Judge blocks scheme to prevent women from accessing life-saving treatment

October 23, 2023
by
World Net Daily

This story was originally published by the WND News Center.

A scheme in the radically pro-abortion state of Colorado, where lawmakers claimed recently that the unborn have no rights, ever, to ban a medical procedure that reverses the chemical abortion process, often successfully, has been itself blocked.

According to a report in the Colorado Sun, U.S. District Judge Daniel D. Domenico over the weekend issued a preliminary injunction halting enforcement of a state law.

In it, Colorado lawmakers positioned themselves has doctors and claimed that the procedure, which counteracts the chemical abortion process, should be banned.

It was a first-in-the-nation attempt at eliminating the option for women who start the drugs that cause abortion, but then want to stop the process.

The judge's preliminary injunction against the state law came in a case brought by a Catholic health clinic in Englewood that argued the measure violates its religious freedom and infringes on its First Amendment Rights.

The clinic, Bella Health and Wellness, says it has provided the chemical abortion process reversal treatment to dozens of women over recent years.

"There is no question whether (the law) burdens Bella Health’s free exercise of religion," Domenico said. "Bella Health considers it a religious obligation to provide treatment for pregnant mothers and to protect unborn life if the mother seeks to stop or reverse an abortion."

The radical pro-abortion ideology had been adopted earlier by lawmakers.

Then the Colorado Medical Board, following the pro-abortion politics that are dominant in the state, said it considered using the successful abortion reversal pill, progesterone, was outside of the “generally accepted” practice.

Gov. Jared Polis, a homosexual Democrat, had signed the law adopted by the Democrat-majority legislature that banned pregnancy centers from giving women the reversal pill after they had taken the first chemical abortion pill.

The Daily Caller News Foundation reported Democrats had pushed the board to rule that the pill constituted “unprofessional conduct,” but the board determined that doctors who prescribe the pill are outside the “generally accepted standard of practice."

The Food and Drug Administration's approval of the chemical abortion pill mifepristone has been under scrutiny recently after a Texas judge found the agency had mistakenly rushed to approve the medication at the risk of harming pregnant women. The U.S. Fifth Circuit Court of Appeals ruled the FDA’s recent decisions to ship pills through the mail and allow pharmacists to dispense them to women without a doctor’s prescription was mistaken.

That case is currently awaiting a decision from the Supreme Court.
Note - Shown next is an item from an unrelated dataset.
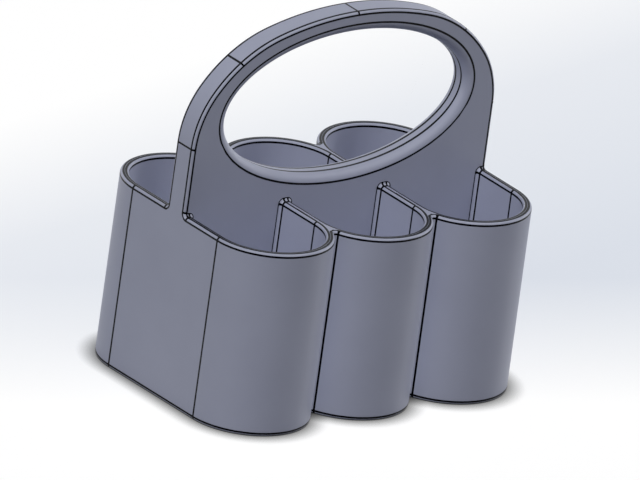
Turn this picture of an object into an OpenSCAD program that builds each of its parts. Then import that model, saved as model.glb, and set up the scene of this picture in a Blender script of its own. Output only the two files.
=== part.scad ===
// Six pack carrier: two rows of three round-ended cells on either side of an arched
// centre panel with an oval hand hole. Millimetres, X along the handle, Y across the two
// rows, Z up. The origin is on the ground, under the middle of the carrier.

/* [Cells] */
// Distance between the middles of neighbouring cells in a row
cell_pitch = 76.8; // [66:0.1:90]
// Thickness of the outer walls
wall = 5.7; // [5:0.1:9]
// Thickness of the dividers between the cells
divider = 6.6; // [5:0.1:9]
// Distance from the middle plane to the centre of each round cell end
cell_centre_y = 43.8; // [36:0.1:60]
// Height of the rim above the ground
wall_height = 122.2; // [90:0.1:135]
// Thickness of the cell floors
floor_thickness = 6.5; // [4:0.1:12]

/* [Rounded edges] */
// Radius along both edges of the rim
rim_round = 2; // [1:0.1:2.4]
// Radius along the outer edge of the base
base_round = 2; // [1:0.1:3]
// Radius of the hollow corners where a wall meets the centre panel
corner_round = 2.2; // [1:0.1:4]
// Radius of the hollow groove where two lobes of the outer wall meet
valley_round = 1.92; // [1:0.01:4]

/* [Centre panel] */
// Thickness of the panel
panel_thickness = 17.5; // [14:0.1:24]
// Radius along the edges of the arch
arch_round = 2; // [1:0.1:4]
// Height of the top of the handle above the ground
handle_top = 243.4; // [225:0.1:270]
// Radius of the long curve across the top of the arch
top_radius = 210; // [180:1:260]
// Radius of the curve that turns the arch down into its sides
shoulder_radius = 60; // [40:1:75]

/* [Hand hole] */
// Flat of the panel left beside each end of the hand hole
hole_side_margin = 18.5; // [12:0.5:30]
// Flat of the panel left above the middle of the hand hole
hole_top_margin = 8.3; // [6:0.1:20]
// Flat of the panel left between the hand hole and the height of the rim
hole_bottom_margin = 7.5; // [4:0.1:25]
// Radius that rounds both edges of the hand hole
hole_round = 6; // [2:0.1:6.8]

/* [Hidden] */
$fn = 96;
// Cuts run past the faces they cut by this much
overrun = 1;
// Straight pieces that follow the oval all the way round, and those in each rounded edge
oval_steps = 96;
edge_steps = 6;
full_turn = 360;
right_angle = 90;

inner_radius = cell_pitch / 2 - divider / 2;
outer_radius = inner_radius + wall;
half_length = cell_pitch + outer_radius;
panel_half = panel_thickness / 2;
divider_length = cell_centre_y - panel_half;

// The arch is five arcs that run smoothly into each other: top, two blends, two shoulders.
// Each hands over where its radius leans sideways by this share of its length.
top_lean_share = 0.28;
shoulder_lean_share = 0.8;
top_heading = [top_lean_share, sqrt(1 - pow(top_lean_share, 2))];
shoulder_heading = [shoulder_lean_share, sqrt(1 - pow(shoulder_lean_share, 2))];
blend_radius = (half_length - top_radius * top_lean_share - shoulder_radius * (1 - shoulder_lean_share))
    / (shoulder_lean_share - top_lean_share);
top_centre = [0, handle_top - top_radius];
blend_centre = top_centre + (top_radius - blend_radius) * top_heading;
shoulder_centre = blend_centre + (blend_radius - shoulder_radius) * shoulder_heading;
arch_foot = shoulder_centre[1];
// Corners of the pieces that the arch is put together from: low ones inside the panel, and
// far ones outside the arch, on the lines where one arc hands over to the next
arch_low = arch_foot - overrun;
top_low = [(arch_low - top_centre[1]) * top_heading[0] / top_heading[1], arch_low];
top_far = top_centre + 2 * top_radius * top_heading;
shoulder_far = blend_centre + 2 * blend_radius * shoulder_heading;
shoulder_side = shoulder_centre + [2 * shoulder_radius, 0];
// The rounded upright edges of the panel start where the rim's own rounding starts
sides_bottom = wall_height - rim_round;

// The oval of the hand hole, measured where its rounded edge meets the flat of the panel
hole_top = handle_top - hole_top_margin;
hole_bottom = wall_height + hole_bottom_margin;
hole_centre_z = (hole_top + hole_bottom) / 2;
hole_half_height = (hole_top - hole_bottom) / 2;
hole_half_length = half_length - hole_side_margin;

// Centre of the groove between two lobes, as far from both of them as its radius asks
groove_y = cell_centre_y + sqrt(pow(outer_radius + valley_round, 2) - pow(cell_pitch / 2, 2));

body_colour = "#8083A0";

// Upright section of a wall: rounded rim on both sides, rounded base edge outside
module outer_wall_section() {
    square([wall - base_round, wall_height - rim_round]);
    translate([0, base_round])
        square([wall, wall_height - rim_round - base_round]);
    translate([rim_round, base_round])
        square([wall - 2 * rim_round, wall_height - base_round]);
    translate([rim_round, wall_height - rim_round])
        circle(rim_round);
    translate([wall - rim_round, wall_height - rim_round])
        circle(rim_round);
    translate([wall - base_round, base_round])
        circle(base_round);
}

// Upright section of a divider, centred, from the floor to the rim
module divider_section() {
    translate([-divider / 2, floor_thickness])
        square([divider, wall_height - rim_round - floor_thickness]);
    translate([-divider / 2 + rim_round, floor_thickness])
        square([divider - 2 * rim_round, wall_height - floor_thickness]);
    for (side = [-1, 1])
        translate([side * (divider / 2 - rim_round), wall_height - rim_round])
            circle(rim_round);
}

// Half section of the space that a hollow corner leaves free: it opens out over the rim
module free_space_section(radius, low) {
    translate([0, low])
        square([radius, wall_height + overrun - low]);
    difference() {
        translate([0, wall_height - rim_round])
            square([radius + rim_round, rim_round + overrun]);
        translate([radius + rim_round, wall_height - rim_round])
            circle(rim_round);
    }
}

// Hollow upright corner between a wall face at x = 0, facing +X, and the panel's rear face
module panel_corner() {
    difference() {
        translate([-rim_round, panel_half, floor_thickness])
            cube([rim_round + corner_round, corner_round, wall_height - floor_thickness]);
        translate([corner_round, panel_half + corner_round, 0])
            rotate_extrude()
                free_space_section(corner_round, 0);
    }
}

// Web between two lobes, from the line through their centres to the groove outside:
// a three-cornered block, cut by both cells and by the groove
module valley_web(x) {
    difference() {
        linear_extrude(wall_height)
            polygon([[x - cell_pitch / 2, cell_centre_y], [x + cell_pitch / 2, cell_centre_y], [x, groove_y]]);
        for (side = [-1, 1])
            translate([x + side * cell_pitch / 2, cell_centre_y, 0])
                rotate_extrude()
                    free_space_section(inner_radius, -overrun);
        translate([x, groove_y, 0])
            rotate_extrude() {
                free_space_section(valley_round, -overrun);
                difference() {
                    translate([0, -overrun])
                        square([valley_round + base_round, base_round + overrun]);
                    translate([valley_round + base_round, base_round])
                        circle(base_round);
                }
            }
    }
}

// Round lobe of the outer wall about one cell, cut where the webs or the straight ends begin
module wall_lobe(column) {
    x = column * cell_pitch;
    left = column > -1 ? [x - cell_pitch / 2, groove_y] : [x - cell_pitch, cell_centre_y];
    right = column < 1 ? [x + cell_pitch / 2, groove_y] : [x + cell_pitch, cell_centre_y];
    beyond = [0, cell_pitch];
    intersection() {
        translate([x, cell_centre_y, 0])
            rotate_extrude()
                translate([inner_radius, 0])
                    outer_wall_section();
        translate([0, 0, -overrun])
            linear_extrude(wall_height + 2 * overrun)
                polygon([[x, cell_centre_y], right, right + beyond, left + beyond, left]);
    }
}

// Outer wall of the rear row: three round lobes, the webs between them, two straight ends
module rear_outer_wall() {
    for (column = [-1:1])
        wall_lobe(column);
    for (side = [-1, 1]) {
        valley_web(side * cell_pitch / 2);
        mirror([side < 0 ? 1 : 0, 0, 0]) {
            translate([half_length - wall, cell_centre_y, 0])
                rotate([right_angle, 0, 0])
                    linear_extrude(divider_length)
                        outer_wall_section();
            translate([half_length - wall, 0, 0])
                mirror([1, 0, 0])
                    panel_corner();
        }
    }
}

// Divider of the rear row at the given x, from the panel to the round ends of the cells
module rear_divider(x) {
    translate([x, 0, 0]) {
        translate([0, cell_centre_y, 0])
            rotate([right_angle, 0, 0])
                linear_extrude(divider_length)
                    divider_section();
        for (side = [0, 1])
            mirror([side, 0, 0])
                translate([divider / 2, 0, 0])
                    panel_corner();
    }
}

// Floor of the rear row: one plate, flush inside the outer wall, under the dividers
module rear_row_floor() {
    linear_extrude(floor_thickness) {
        translate([-half_length + wall, panel_half])
            square([2 * (half_length - wall), divider_length]);
        for (column = [-1:1])
            translate([column * cell_pitch, cell_centre_y])
                intersection() {
                    circle(inner_radius);
                    translate([-inner_radius, 0])
                        square([2 * inner_radius, inner_radius]);
                }
    }
}

// Part of the arch under one arc: a disc with rounded edges, cut to an outline in front view
module arch_part(centre, radius, outline) {
    intersection() {
        translate([centre[0], 0, centre[1]])
            rotate([right_angle, 0, 0])
                rotate_extrude() {
                    translate([0, -panel_half])
                        square([radius - arch_round, panel_thickness]);
                    translate([0, -panel_half + arch_round])
                        square([radius, panel_thickness - 2 * arch_round]);
                    for (side = [-1, 1])
                        translate([radius - arch_round, side * (panel_half - arch_round)])
                            circle(arch_round);
                }
        translate([0, panel_half + overrun, 0])
            rotate([right_angle, 0, 0])
                linear_extrude(panel_thickness + 2 * overrun)
                    polygon(outline);
    }
}

// Plan of the panel between the rim and the foot of the arch, its corners rounded
module panel_plan() {
    square([2 * half_length, panel_thickness - 2 * arch_round], center = true);
    square([2 * (half_length - arch_round), panel_thickness], center = true);
    for (x_side = [-1, 1], y_side = [-1, 1])
        translate([x_side * (half_length - arch_round), y_side * (panel_half - arch_round)])
            circle(arch_round);
}

// Front view of the panel below the rim, its two lower corners rounded like the base
module panel_foot() {
    translate([-half_length, base_round])
        square([2 * half_length, sides_bottom - base_round]);
    translate([-half_length + base_round, 0])
        square([2 * (half_length - base_round), sides_bottom]);
    for (side = [-1, 1])
        translate([side * (half_length - base_round), base_round])
            circle(base_round);
}

// Ends of the rim's outer rounding, run on into the panel's corners to meet its own edges
module rim_ends() {
    for (x_side = [-1, 1], y_side = [0, 1])
        mirror([0, y_side, 0])
            translate([x_side * (half_length - rim_round), panel_half, sides_bottom])
                rotate([right_angle, 0, 0])
                    cylinder(r = rim_round, h = arch_round);
}

// Points of the hand hole's oval, drawn inwards by an amount square to the oval itself
function oval_point(angle, inset) =
    let (across = [hole_half_length * cos(angle), hole_half_height * sin(angle)],
         square_to = [cos(angle) / hole_half_length, sin(angle) / hole_half_height])
    across - inset * square_to / norm(square_to);

// Centre panel: foot between the two rows of cells, sides, and the arch above the hole
module centre_panel() {
    color(body_colour)
        difference() {
            union() {
                translate([0, panel_half, 0])
                    rotate([right_angle, 0, 0])
                        linear_extrude(panel_thickness)
                            panel_foot();
                translate([0, 0, base_round])
                    linear_extrude(arch_foot - base_round)
                        panel_plan();
                arch_part(top_centre, top_radius, [[-top_low[0], arch_low], top_low, top_far, [-top_far[0], top_far[1]]]);
                for (side = [0, 1])
                    mirror([side, 0, 0]) {
                        arch_part(blend_centre, blend_radius,
                            [top_low, [shoulder_centre[0], arch_low], shoulder_centre, shoulder_far, top_far]);
                        arch_part(shoulder_centre, shoulder_radius, [shoulder_centre, shoulder_side, shoulder_far]);
                    }
                rim_ends();
            }
            translate([0, panel_half + overrun, hole_centre_z])
                rotate([right_angle, 0, 0])
                    linear_extrude(panel_thickness + 2 * overrun)
                        polygon([for (step = [0:oval_steps - 1]) oval_point(step * full_turn / oval_steps, 0)]);
        }
}

// Rounded border of the hand hole: its section is swept all the way round the oval
module hand_hole_rim() {
    quarter = [for (step = [0:edge_steps]) step * right_angle / edge_steps];
    section = concat(
        [for (turn = quarter) [hole_round * sin(turn), -panel_half + hole_round * (1 - cos(turn))]],
        [for (turn = quarter) [hole_round * cos(turn), panel_half - hole_round * (1 - sin(turn))]]
    );
    count = len(section);
    points = [
        for (step = [0:oval_steps - 1], place = section)
            let (across = oval_point(step * full_turn / oval_steps, place[0]))
            [across[0], place[1], hole_centre_z + across[1]]
    ];
    faces = [
        for (step = [0:oval_steps - 1], edge = [0:count - 1])
            let (here = step * count, next = (step + 1) % oval_steps * count, after = (edge + 1) % count)
            each [
                [here + edge, next + edge, next + after],
                [here + edge, next + after, here + after],
            ]
    ];
    color(body_colour)
        polyhedron(points, faces);
}

module rear_wall() { color(body_colour) rear_outer_wall(); }
module front_wall() { color(body_colour) mirror([0, 1, 0]) rear_outer_wall(); }
module rear_left_divider() { color(body_colour) rear_divider(-cell_pitch / 2); }
module rear_right_divider() { color(body_colour) rear_divider(cell_pitch / 2); }
module front_left_divider() { color(body_colour) mirror([0, 1, 0]) rear_divider(-cell_pitch / 2); }
module front_right_divider() { color(body_colour) mirror([0, 1, 0]) rear_divider(cell_pitch / 2); }
module rear_floor() { color(body_colour) rear_row_floor(); }
module front_floor() { color(body_colour) mirror([0, 1, 0]) rear_row_floor(); }

centre_panel();
hand_hole_rim();
front_wall();
rear_wall();
front_left_divider();
front_right_divider();
rear_left_divider();
rear_right_divider();
front_floor();
rear_floor();
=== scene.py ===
import math

import bmesh
import bpy
import numpy as np
from mathutils import Matrix, Vector


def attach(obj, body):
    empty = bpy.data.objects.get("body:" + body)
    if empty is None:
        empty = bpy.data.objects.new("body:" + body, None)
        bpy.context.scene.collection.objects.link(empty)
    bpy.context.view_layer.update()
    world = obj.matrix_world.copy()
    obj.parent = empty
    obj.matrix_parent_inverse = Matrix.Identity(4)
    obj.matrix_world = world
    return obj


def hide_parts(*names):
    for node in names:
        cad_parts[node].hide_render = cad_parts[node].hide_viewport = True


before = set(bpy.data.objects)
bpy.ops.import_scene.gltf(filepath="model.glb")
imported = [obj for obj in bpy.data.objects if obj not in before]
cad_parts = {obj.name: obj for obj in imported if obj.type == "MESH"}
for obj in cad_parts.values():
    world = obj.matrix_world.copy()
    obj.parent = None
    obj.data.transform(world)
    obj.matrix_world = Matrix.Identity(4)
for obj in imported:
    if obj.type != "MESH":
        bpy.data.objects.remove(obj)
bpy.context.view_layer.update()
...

Bella Health released a statement, through its lawyers, in which cofounders Dede Chism and Abby Sinnett said," We are relieved and overjoyed to continue helping the many women who come to our clinic seeking help."

Lawyer Rebekah Ricketts of the Becket Fund for Religious Liberty said the ruling "ensures that pregnant women across the state will receive the care they deserve and won't be forced to have abortions against their will," as the law would have required.

The process involves administration of progesterone. The abortion chemicals kill the unborn through the use of mifepristone, which blocks progesterone, a hormone needed to continue a pregnancy. Administration of progesterone often overrides the chemical effects of mifepristone.

Democrats lawmakers in Colorado had, through their legislative acts, threatened doctors, nurses, and pharmacists if they cooperated with the treatment, creating a situation where they could be punished for doing that.

The judge's decision ruled that Colorado lawmakers essentially targeted the treatment, by ignoring other "unscientific medical practices," the report explained. He also pointed out that regulators decided to review situations on a case-by-case basis, undermining the state's claim it applied broadly, not just to people exercising religious beliefs.

He also pointed out that lawmakers themselves admitted targeting faith-based organizations, quoting state Sen. Janice Marchman, a Loveland Democrat and bill sponsor, who said her goal was to regulate "faith-based organizations."